If the majority of the market is not locked up by the dominant player(s), things tends towards standardization.
As it pertains to Yahoo they're still an internet powerhouse, but their markets are eroding at a pace that they are probably falling out of the dominant category into the leader-of-the-non-dominant-pack category. Yahoo does some stuff very well, and I suspect commoditization of parts of web-space would be in their favor. The question is if they'll be able to push hard enough fast enough to make some of this stuff catch on while people still care.
Now, if the dominant player in a market was "foolish" enough to joyfully embrace standards even if their competitors weren't adopting standards very quickly, would they necessarily lose their "edge" over competitors, considerations of benefitting the market as a whole aside?
Well, one classic example: IBM and the PC market (where standardization helped) vs. Apple and the Mac clones (where standardization almost wiped Apple out).
Here's some more theorizing: I think it would depend on how saturated the market was. If standardization would cause the market to grow such that a smaller percentage of a bigger market was larger than a large percentage of a small market, the company could still benefit from standardization, but they'd also have to diversify in that time so that when saturation approached that they wouldn't get stuck in a commodity market while their competitors could catch up.
Nope, just being typically over-analytical. But I suspected that there are people that had written more well reasonsed versions of such. Noted for my list of people to look up. :-) I started reading my first business books since freshman accounting about a month ago.
I don't see the big M$ attempting to innovate like this
Yahoo's recent openness binge is so strategically opposite to Microsoft that I wonder if they aren't doing this in part to impede the takeover, or as a sort of post-takeover insurance.
You're anthropomorphizing. Giant corporations don't react at the human time scale. Anything you see coming out of the corp today has been under development for months, if not years.
A soon-to-be-ex-colleague wrote a good piece on this recently.
Exactly.
"In fact, the gain from the Semantic Web comes much before [AI]. Maybe [in 2001] we should have written about enterprise and intra-enterprise data integration and scientific data integration. So I think data integration is the name of the game...What we should realize is that the return on investment will come much earlier when we just have got this interoperable data that we can query over." - Tim Berners-Lee, Feb 7 2008, interview (http://talis-podcasts.s3.amazonaws.com/twt20080207_TimBL.htm...)
"Trying to use the Semantic Web without SPARQL is like trying to use a relational database without SQL." - Tim Berners-Lee, W3C Director, 15 Jan 2008 Press Release (http://www.w3.org/2007/12/sparql-pressrelease)
"SPARQL's focus on querying the data models saves time for developers; there's no need for a host of little Web services to retrieve different aspects of the state of a system.
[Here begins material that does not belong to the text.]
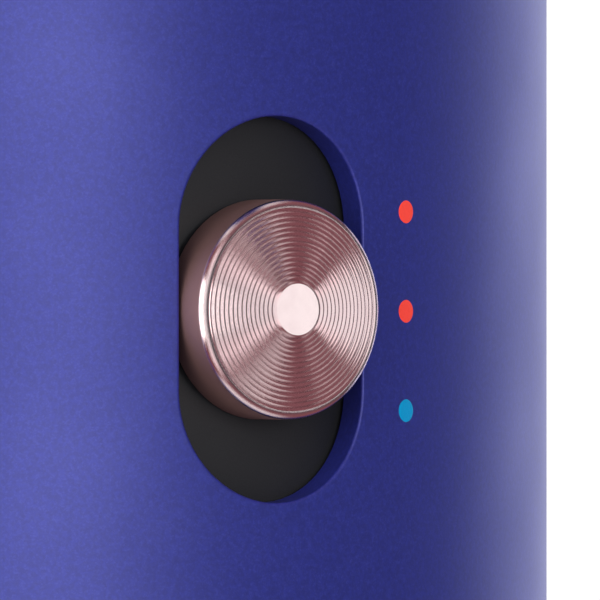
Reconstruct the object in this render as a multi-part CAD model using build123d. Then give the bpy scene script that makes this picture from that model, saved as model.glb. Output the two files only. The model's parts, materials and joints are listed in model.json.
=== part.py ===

This allows the user of the SPARQL endpoint to ask any question -- it is as though they could design their own interface instead of having to work with a limited set of fixed services." - Lee Feigenbaum, Chair of the RDF Data Access Working Group (i.b.i.d.)
I've looked carefully at their logic and epistemology, and what I found had many problems. Their data is full of contradiction, so they had to come up with a way to focus on subsets of the data to get a meaningful answer from a query. The reason for the contradiction, as far as I can tell, is their lack of a consistent model for what a concept is vs. what a word is, etc. Also missing seems to be the formal definition functionality necessary to make the model work, such as an unambiguous genus for a concept, and an unambiguous differentia of that genus reducable to the form of a logical formula. In other words, you should be able to take a genus, run the differentia forumla on it, and get only the instances of the concept that your looking at out. The contradictions are so deep, that adding information was slowed significantly (I think I read this in some of their articles). So I think the CYC approach is simply the wrong one, not that some interesting information can't be harvested from their data and deployed in the right way.
I often wonder whether the semantic web is really Web 3.0. Shouldn't it be more like Web 2.5?
(Or maybe we should drop the revision numbers altogether?)
Seriously, I wonder if we shouldn't be thinking bigger. Adding "meaning" to web pages is important, but it seems like a smaller goal on the way to, I dunno, maybe the realization of The Metaverse (ala Stephenson). Or something big like that.